● EXERCISE PROMPT:
Write the listing out again, all of it, word for word.

•••••

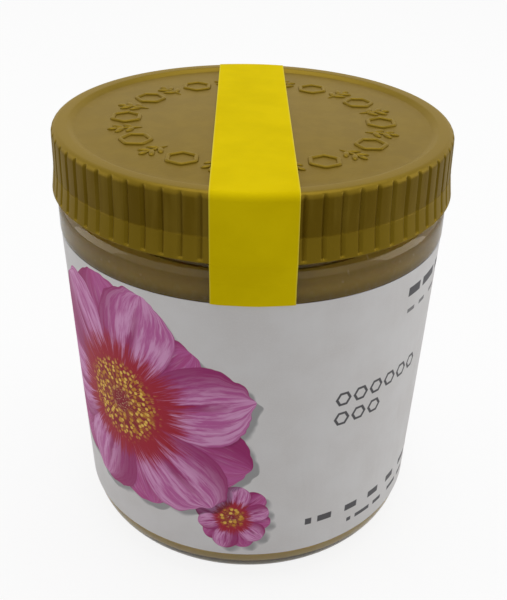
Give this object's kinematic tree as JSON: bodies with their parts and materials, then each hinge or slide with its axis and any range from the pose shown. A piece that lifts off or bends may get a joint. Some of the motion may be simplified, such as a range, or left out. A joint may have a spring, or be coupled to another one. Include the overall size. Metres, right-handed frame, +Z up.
{
  "type": "honey jar",
  "caption": "Filled honey jar: slightly flared glass, ribbed screw lid with a sunk panel, wrap-round paper label, and a paper seal strip bent over the lid.",
  "frame": {"origin": "centre of the base, on the surface the jar stands on", "axes": "+Z up along the jar's axis, -Y the front, where the seal strip comes down to the label"},
  "size_m": [0.0876, 0.088, 0.0983],
  "materials": {
    "clear_glass": "clear, smooth",
    "creamed_honey": "opaque, fine crystals",
    "lid_plastic": "satin, moulded",
    "label_paper": "matte, printed",
    "strip_paper": "matte, printed yellow"
  },
  "bodies": {
    "root": {"glass_jar": "clear_glass", "honey": "creamed_honey", "lid": "lid_plastic", "label": "label_paper", "seal_strip": "strip_paper"}
  },
  "joints": []
}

•••••

● WORKED SOLUTION:
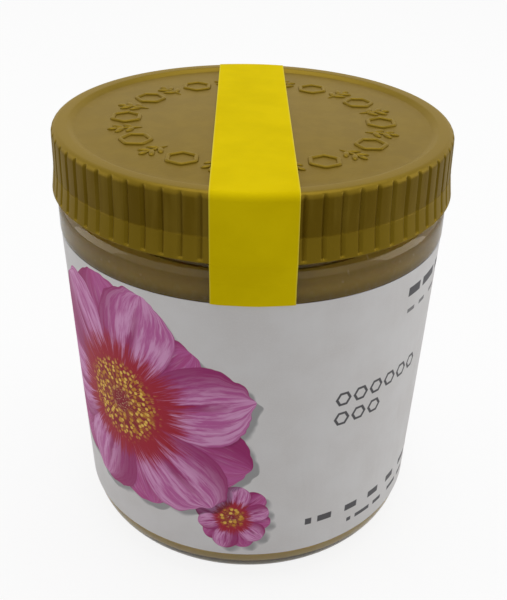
Give this object's kinematic tree as JSON: bodies with their parts and materials, then each hinge or slide with its axis and any range from the pose shown. A piece that lifts off or bends may get a joint. Some of the motion may be simplified, such as a range, or left out. A joint may have a spring, or be coupled to another one. Include the overall size. Metres, right-handed frame, +Z up.
{
  "type": "honey jar",
  "caption": "Filled honey jar: slightly flared glass, ribbed screw lid with a sunk panel, wrap-round paper label, and a paper seal strip bent over the lid.",
  "frame": {"origin": "centre of the base, on the surface the jar stands on", "axes": "+Z up along the jar's axis, -Y the front, where the seal strip comes down to the label"},
  "size_m": [0.0876, 0.088, 0.0983],
  "materials": {
    "clear_glass": "clear, smooth",
    "creamed_honey": "opaque, fine crystals",
    "lid_plastic": "satin, moulded",
    "label_paper": "matte, printed",
    "strip_paper": "matte, printed yellow"
  },
  "bodies": {
    "root": {"glass_jar": "clear_glass", "honey": "creamed_honey", "lid": "lid_plastic", "label": "label_paper", "seal_strip": "strip_paper"}
  },
  "joints": []
}